* [Data]

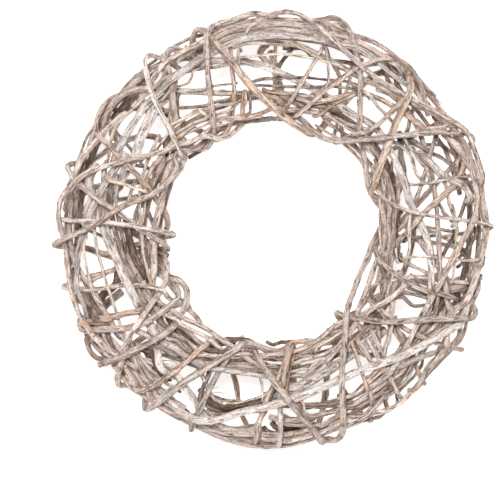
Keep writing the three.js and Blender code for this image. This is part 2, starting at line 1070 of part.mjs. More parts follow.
// A closed tube along the strand's points. A slab's section is flat along the ring's skin.
function tube(strand) {
  const { points, rod } = strand;
  const thickest = Math.max(...rod.d);
  let sides = SIDES;
  if (thickest <= THIN) sides = SIDES_THIN;
  if (thickest >= THICK) sides = SIDES_THICK;
  const positions = [];
  const faces = [];
  let side = null;
  points.forEach((p, i) => {
    const before = points[Math.max(0, i - 1)];
    const after = points[Math.min(points.length - 1, i + 1)];
    const into = p.clone().sub(before).normalize();
    const on = after.clone().sub(p).normalize();
    const along = into.add(on).normalize();
    if (!side || rod.flat) side = new THREE.Vector3().crossVectors(along, skinNormal(p));
    side.addScaledVector(along, -side.dot(along)).normalize();
    const up = new THREE.Vector3().crossVectors(side, along);
    const r = strand.radius(i);
    const thickness = rod.flat ? SLAB_SHARE : 1;
    for (let k = 0; k < sides; k++) {
      const angle = ((k + 0.5) * 2 * Math.PI) / sides;
      const v = p.clone();
      v.addScaledVector(side, r * Math.cos(angle));
      v.addScaledVector(up, r * thickness * Math.sin(angle));
      positions.push(v.x, v.y, v.z);
    }
  });
  const rings = points.length;
  for (let i = 0; i + 1 < rings; i++) {
    for (let k = 0; k < sides; k++) {
      const a = i * sides + k;
      const b = i * sides + ((k + 1) % sides);
      faces.push(a, a + sides, b, b, a + sides, b + sides);
    }
  }
  const last = (rings - 1) * sides;
  for (let k = 1; k + 1 < sides; k++) {
    faces.push(0, k, k + 1);
    faces.push(last, last + k + 1, last + k);
  }
  return solid(positions, faces);
}

// The solid as a manifold, cut flat where it dips below the surface, back as a geometry.
function solid(positions, faces) {
  const numbers = { numProp: 3, vertProperties: new Float32Array(positions) };
  let made = new wasm.Manifold(new wasm.Mesh({ ...numbers, triVerts: new Uint32Array(faces) }));
  if (made.volume() < 0) {
    const reversed = [];
    for (let i = 0; i < faces.length; i += 3) reversed.push(faces[i], faces[i + 2], faces[i + 1]);
    made = new wasm.Manifold(new wasm.Mesh({ ...numbers, triVerts: new Uint32Array(reversed) }));
  }
  if (made.boundingBox().min[2] < 0) made = made.trimByPlane([0, 0, 1], 0);
  const mesh = made.getMesh();
  const geometry = new THREE.BufferGeometry();
  const vertices = new Float32Array(mesh.vertProperties);
  geometry.setAttribute("position", new THREE.BufferAttribute(vertices, 3));
  geometry.setIndex(new THREE.BufferAttribute(new Uint32Array(mesh.triVerts), 1));
  return geometry;
}

function strandOf(rod, points, height) {
  const strand = { rod, points, height, home: points.map((p) => p.clone()) };
  strand.radius = (i) => {
    const share = Math.min(1, i / (strand.points.length - 1));
    return ((rod.d[0] + (rod.d[1] - rod.d[0]) * share) / 2) * CORNERS;
  };
  return strand;
}

// Of two rods whose centre lines meet, the one with the greater height is pushed outwards
const strands = RODS.map((rod, i) => strandOf(rod, course(rod), layerOf(rod, 0) + i / RODS.length));
for (const rod of BACK_HOOPS) strands.push(strandOf(rod, backCourse(rod), LAYER.under));

settle(strands, ROUNDS, SMOOTHING, HOLD);

const wreath = new THREE.Group();
wreath.name = "wreath";
for (const strand of strands) {
  const keep = thinned(strand.points, STRAIGHTEN);
  const radii = keep.map((i) => strand.radius(i));
  strand.points = keep.map((i) => strand.points[i]);
  strand.home = strand.points.map((p) => p.clone());
  strand.radius = (i) => {
    const low = Math.min(radii.length - 1, Math.floor(i));
    const high = Math.min(radii.length - 1, low + 1);
    return radii[low] + (radii[high] - radii[low]) * (i - low);
  };
}
settle(strands, LAST_ROUNDS, LAST_SMOOTHING, 0);

// The origin is the middle of the wreath's box, on the surface
const box = new THREE.Box3();
for (const strand of strands) {
  const geometry = tube(strand);
  geometry.computeBoundingBox();
  box.union(geometry.boundingBox);
  const mesh = new THREE.Mesh(geometry, new THREE.MeshStandardMaterial({ color: BARK_COLOUR }));
  mesh.name = strand.rod.name;
  wreath.add(mesh);
}
const middle = box.getCenter(new THREE.Vector3());
for (const mesh of wreath.children) mesh.geometry.translate(-middle.x, -middle.y, 0);

export default wreath;
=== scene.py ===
"""The wooden wreath in detail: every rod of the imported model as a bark-covered vine, with finer stems,
straws and fibres between them, lying face up on a pale floor."""

import heapq
import json
import math
import random

import bpy
import numpy as np
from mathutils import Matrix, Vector
from mathutils.kdtree import KDTree


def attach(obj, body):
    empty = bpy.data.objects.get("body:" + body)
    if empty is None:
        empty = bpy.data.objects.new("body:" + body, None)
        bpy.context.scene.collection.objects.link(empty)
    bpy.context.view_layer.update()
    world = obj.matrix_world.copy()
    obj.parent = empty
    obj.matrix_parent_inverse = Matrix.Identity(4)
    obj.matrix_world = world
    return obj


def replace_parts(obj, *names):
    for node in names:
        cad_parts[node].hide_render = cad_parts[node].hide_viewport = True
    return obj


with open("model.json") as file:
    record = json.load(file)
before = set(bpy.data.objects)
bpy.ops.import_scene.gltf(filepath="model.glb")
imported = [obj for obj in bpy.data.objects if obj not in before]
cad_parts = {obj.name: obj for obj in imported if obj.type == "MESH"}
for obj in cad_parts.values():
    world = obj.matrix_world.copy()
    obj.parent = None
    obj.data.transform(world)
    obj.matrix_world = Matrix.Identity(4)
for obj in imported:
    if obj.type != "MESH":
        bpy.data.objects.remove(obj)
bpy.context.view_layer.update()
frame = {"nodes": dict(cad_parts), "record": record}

# Millimetres, as in the part's source; MM turns them into metres
MM = 0.001
RING_RADIUS = 129.0
HALF_WIDTH = 43.0
HALF_HEIGHT = 33.0
CENTRE_Z = 35.5
# The ring's centre in the part's frame, whose origin is the middle of the wreath's box
RING_CENTRE = np.array([2.246, -2.453, 0.0])

# The fine shape: spacing of the sections, sides, how far a rod strays from its packed middle line,
# and a stem's share of that
ROD_STEP = 2.0
ROD_SIDES = 16
STEM_STEP = 2.6
STEM_SIDES = 9
SHOOT_SIDES = 8
FIBRE_STEP = 1.5
FIBRE_SIDES = 5
STRAY = 0.8
STEM_STRAY = 0.7
SLAB_THICKNESS = 0.5
# A round rod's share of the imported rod's half thickness, which is measured at the corners
ROUND_SHARE = 0.97
# A cut end: how far it goes on past the last section, and its size, in shares of the radius
BEVEL = 0.3
END_SIZE = 0.74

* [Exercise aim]
Take the listing above and write it out again exactly.

* [Task response]
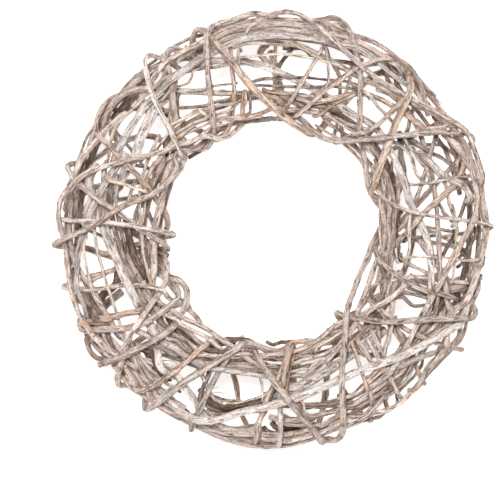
Keep writing the three.js and Blender code for this image. This is part 2, starting at line 1070 of part.mjs. More parts follow.
// A closed tube along the strand's points. A slab's section is flat along the ring's skin.
function tube(strand) {
  const { points, rod } = strand;
  const thickest = Math.max(...rod.d);
  let sides = SIDES;
  if (thickest <= THIN) sides = SIDES_THIN;
  if (thickest >= THICK) sides = SIDES_THICK;
  const positions = [];
  const faces = [];
  let side = null;
  points.forEach((p, i) => {
    const before = points[Math.max(0, i - 1)];
    const after = points[Math.min(points.length - 1, i + 1)];
    const into = p.clone().sub(before).normalize();
    const on = after.clone().sub(p).normalize();
    const along = into.add(on).normalize();
    if (!side || rod.flat) side = new THREE.Vector3().crossVectors(along, skinNormal(p));
    side.addScaledVector(along, -side.dot(along)).normalize();
    const up = new THREE.Vector3().crossVectors(side, along);
    const r = strand.radius(i);
    const thickness = rod.flat ? SLAB_SHARE : 1;
    for (let k = 0; k < sides; k++) {
      const angle = ((k + 0.5) * 2 * Math.PI) / sides;
      const v = p.clone();
      v.addScaledVector(side, r * Math.cos(angle));
      v.addScaledVector(up, r * thickness * Math.sin(angle));
      positions.push(v.x, v.y, v.z);
    }
  });
  const rings = points.length;
  for (let i = 0; i + 1 < rings; i++) {
    for (let k = 0; k < sides; k++) {
      const a = i * sides + k;
      const b = i * sides + ((k + 1) % sides);
      faces.push(a, a + sides, b, b, a + sides, b + sides);
    }
  }
  const last = (rings - 1) * sides;
  for (let k = 1; k + 1 < sides; k++) {
    faces.push(0, k, k + 1);
    faces.push(last, last + k + 1, last + k);
  }
  return solid(positions, faces);
}

// The solid as a manifold, cut flat where it dips below the surface, back as a geometry.
function solid(positions, faces) {
  const numbers = { numProp: 3, vertProperties: new Float32Array(positions) };
  let made = new wasm.Manifold(new wasm.Mesh({ ...numbers, triVerts: new Uint32Array(faces) }));
  if (made.volume() < 0) {
    const reversed = [];
    for (let i = 0; i < faces.length; i += 3) reversed.push(faces[i], faces[i + 2], faces[i + 1]);
    made = new wasm.Manifold(new wasm.Mesh({ ...numbers, triVerts: new Uint32Array(reversed) }));
  }
  if (made.boundingBox().min[2] < 0) made = made.trimByPlane([0, 0, 1], 0);
  const mesh = made.getMesh();
  const geometry = new THREE.BufferGeometry();
  const vertices = new Float32Array(mesh.vertProperties);
  geometry.setAttribute("position", new THREE.BufferAttribute(vertices, 3));
  geometry.setIndex(new THREE.BufferAttribute(new Uint32Array(mesh.triVerts), 1));
  return geometry;
}

function strandOf(rod, points, height) {
  const strand = { rod, points, height, home: points.map((p) => p.clone()) };
  strand.radius = (i) => {
    const share = Math.min(1, i / (strand.points.length - 1));
    return ((rod.d[0] + (rod.d[1] - rod.d[0]) * share) / 2) * CORNERS;
  };
  return strand;
}

// Of two rods whose centre lines meet, the one with the greater height is pushed outwards
const strands = RODS.map((rod, i) => strandOf(rod, course(rod), layerOf(rod, 0) + i / RODS.length));
for (const rod of BACK_HOOPS) strands.push(strandOf(rod, backCourse(rod), LAYER.under));

settle(strands, ROUNDS, SMOOTHING, HOLD);

const wreath = new THREE.Group();
wreath.name = "wreath";
for (const strand of strands) {
  const keep = thinned(strand.points, STRAIGHTEN);
  const radii = keep.map((i) => strand.radius(i));
  strand.points = keep.map((i) => strand.points[i]);
  strand.home = strand.points.map((p) => p.clone());
  strand.radius = (i) => {
    const low = Math.min(radii.length - 1, Math.floor(i));
    const high = Math.min(radii.length - 1, low + 1);
    return radii[low] + (radii[high] - radii[low]) * (i - low);
  };
}
settle(strands, LAST_ROUNDS, LAST_SMOOTHING, 0);

// The origin is the middle of the wreath's box, on the surface
const box = new THREE.Box3();
for (const strand of strands) {
  const geometry = tube(strand);
  geometry.computeBoundingBox();
  box.union(geometry.boundingBox);
  const mesh = new THREE.Mesh(geometry, new THREE.MeshStandardMaterial({ color: BARK_COLOUR }));
  mesh.name = strand.rod.name;
  wreath.add(mesh);
}
const middle = box.getCenter(new THREE.Vector3());
for (const mesh of wreath.children) mesh.geometry.translate(-middle.x, -middle.y, 0);

export default wreath;
=== scene.py ===
"""The wooden wreath in detail: every rod of the imported model as a bark-covered vine, with finer stems,
straws and fibres between them, lying face up on a pale floor."""

import heapq
import json
import math
import random

import bpy
import numpy as np
from mathutils import Matrix, Vector
from mathutils.kdtree import KDTree


def attach(obj, body):
    empty = bpy.data.objects.get("body:" + body)
    if empty is None:
        empty = bpy.data.objects.new("body:" + body, None)
        bpy.context.scene.collection.objects.link(empty)
    bpy.context.view_layer.update()
    world = obj.matrix_world.copy()
    obj.parent = empty
    obj.matrix_parent_inverse = Matrix.Identity(4)
    obj.matrix_world = world
    return obj


def replace_parts(obj, *names):
    for node in names:
        cad_parts[node].hide_render = cad_parts[node].hide_viewport = True
    return obj


with open("model.json") as file:
    record = json.load(file)
before = set(bpy.data.objects)
bpy.ops.import_scene.gltf(filepath="model.glb")
imported = [obj for obj in bpy.data.objects if obj not in before]
cad_parts = {obj.name: obj for obj in imported if obj.type == "MESH"}
for obj in cad_parts.values():
    world = obj.matrix_world.copy()
    obj.parent = None
    obj.data.transform(world)
    obj.matrix_world = Matrix.Identity(4)
for obj in imported:
    if obj.type != "MESH":
        bpy.data.objects.remove(obj)
bpy.context.view_layer.update()
frame = {"nodes": dict(cad_parts), "record": record}

# Millimetres, as in the part's source; MM turns them into metres
MM = 0.001
RING_RADIUS = 129.0
HALF_WIDTH = 43.0
HALF_HEIGHT = 33.0
CENTRE_Z = 35.5
# The ring's centre in the part's frame, whose origin is the middle of the wreath's box
RING_CENTRE = np.array([2.246, -2.453, 0.0])

# The fine shape: spacing of the sections, sides, how far a rod strays from its packed middle line,
# and a stem's share of that
ROD_STEP = 2.0
ROD_SIDES = 16
STEM_STEP = 2.6
STEM_SIDES = 9
SHOOT_SIDES = 8
FIBRE_STEP = 1.5
FIBRE_SIDES = 5
STRAY = 0.8
STEM_STRAY = 0.7
SLAB_THICKNESS = 0.5
# A round rod's share of the imported rod's half thickness, which is measured at the corners
ROUND_SHARE = 0.97
# A cut end: how far it goes on past the last section, and its size, in shares of the radius
BEVEL = 0.3
END_SIZE = 0.74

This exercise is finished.